At the same time, now could also be the time to look at utilizing its oil domestically to produce higher value products. In efforts to resolve the problem of export interruption, Kazakhstan can ramp up crude oil consumption in its domestic industry. The country has three major oil refineries – Atyrau, Shymkent, and Pavlodar – and an option to increase its consumption of refined petroleum and by-products to ramp up fertilizer production. Kazakhstan had earlier announced its intention to increase its refining capacity from 17.1 million tons to 17.9 million tons in 2022, and recent developments could invigorate further investment into expanding refineries. These options could decrease the effect of export route bottlenecks while also encouraging Kazakhstan’s further industrialization.
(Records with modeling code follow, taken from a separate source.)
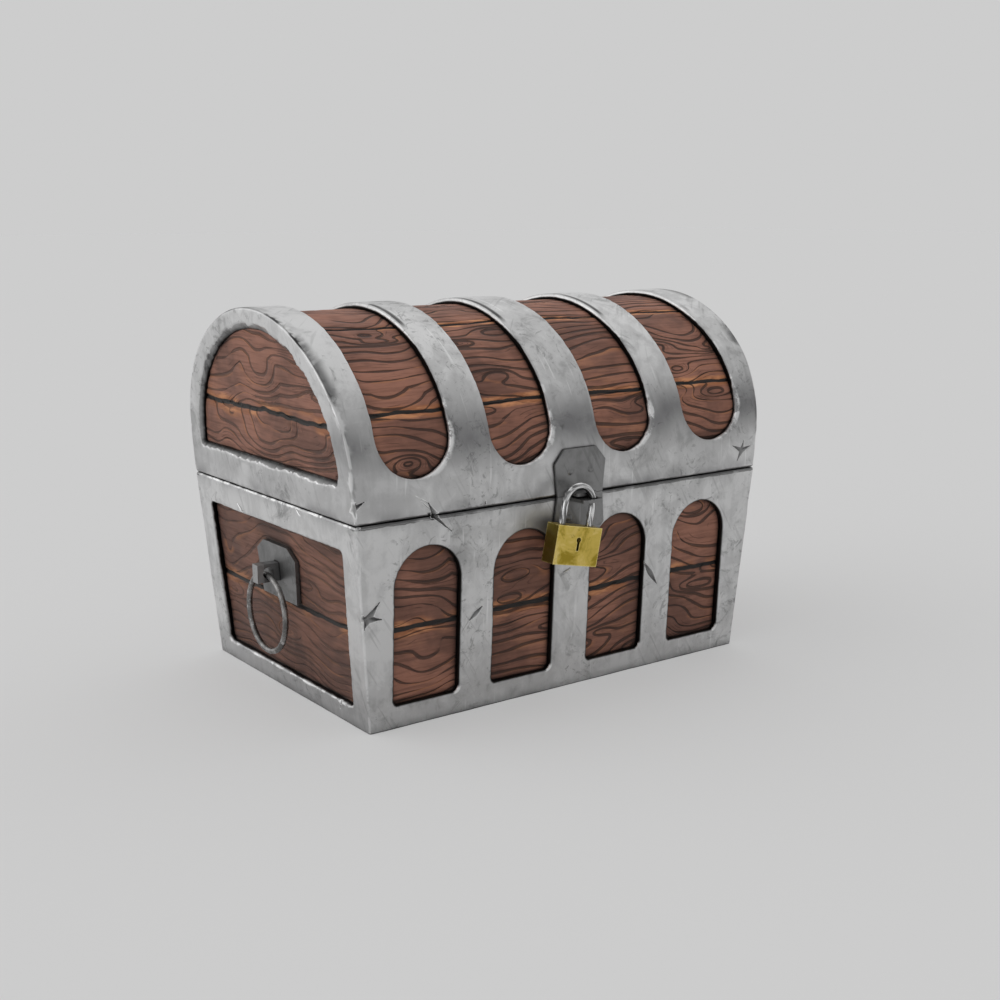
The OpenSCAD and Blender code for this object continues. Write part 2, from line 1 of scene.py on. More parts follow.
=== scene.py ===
# The looks of a steel-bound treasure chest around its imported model.
# Metres, +Z up, the front faces -Y. The boards and the steel are dense meshes
# that replace their nodes; the hardware keeps its nodes with bevels.
import math

import bmesh
import bpy
import numpy as np
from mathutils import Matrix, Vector
from mathutils.geometry import delaunay_2d_cdt


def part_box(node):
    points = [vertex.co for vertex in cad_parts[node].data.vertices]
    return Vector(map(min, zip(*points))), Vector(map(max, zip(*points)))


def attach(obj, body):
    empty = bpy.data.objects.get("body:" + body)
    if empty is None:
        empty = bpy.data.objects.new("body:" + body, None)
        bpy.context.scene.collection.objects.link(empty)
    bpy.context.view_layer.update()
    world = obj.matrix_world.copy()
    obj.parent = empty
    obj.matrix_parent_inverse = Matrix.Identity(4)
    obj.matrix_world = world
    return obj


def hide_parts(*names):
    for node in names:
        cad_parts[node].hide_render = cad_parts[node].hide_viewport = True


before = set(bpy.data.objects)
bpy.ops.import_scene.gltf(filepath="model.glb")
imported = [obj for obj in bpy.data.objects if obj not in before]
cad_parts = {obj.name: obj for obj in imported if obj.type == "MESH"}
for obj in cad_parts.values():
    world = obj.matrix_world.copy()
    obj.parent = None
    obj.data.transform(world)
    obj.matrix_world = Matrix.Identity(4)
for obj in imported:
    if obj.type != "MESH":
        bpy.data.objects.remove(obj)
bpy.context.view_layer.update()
MM = 0.001

# The box and the lid, measured on the frame
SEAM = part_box("front_frame")[1].z
SEAM_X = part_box("front_frame")[1].x
SEAM_Y = -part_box("front_frame")[0].y
LID_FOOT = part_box("lid_front_rail")[0].z
LID_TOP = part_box("lid_band_middle")[1].z
# Leans of the ends and of the front: they widen by this much up to the seam
END_LEAN = 20 * MM / SEAM
FRONT_LEAN = 12 * MM / SEAM
STEEL = 7 * MM
LINING = 19 * MM
# The arch: upright foot, shoulder arcs and a crown arc
SPRING = LID_FOOT + 44.5 * MM
RISE = LID_TOP - SPRING
SHOULDER = 156 * MM
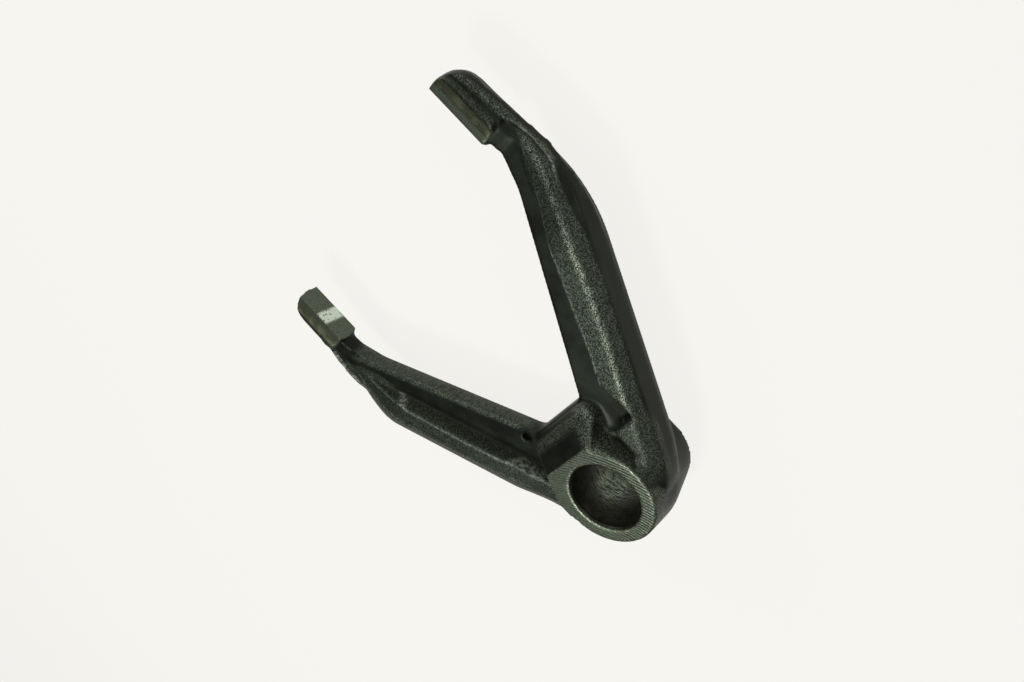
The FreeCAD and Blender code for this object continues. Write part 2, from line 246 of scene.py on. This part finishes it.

It is imperative for not only EU and other European countries, but also for the states in Central Asia and the Caucasus, to diversify their oil and gas supply routes. The Russian invasion of Ukraine has been a wake-up call for various countries. Although Kazakhstan has some immediate options in place for creating alternatives to the Russian route for export, these short-term solutions are not enough. The country should focus on further diversification of oil export routes while also looking at domestic industrialization that can utilize its crude oil, add value, and increase profit margins.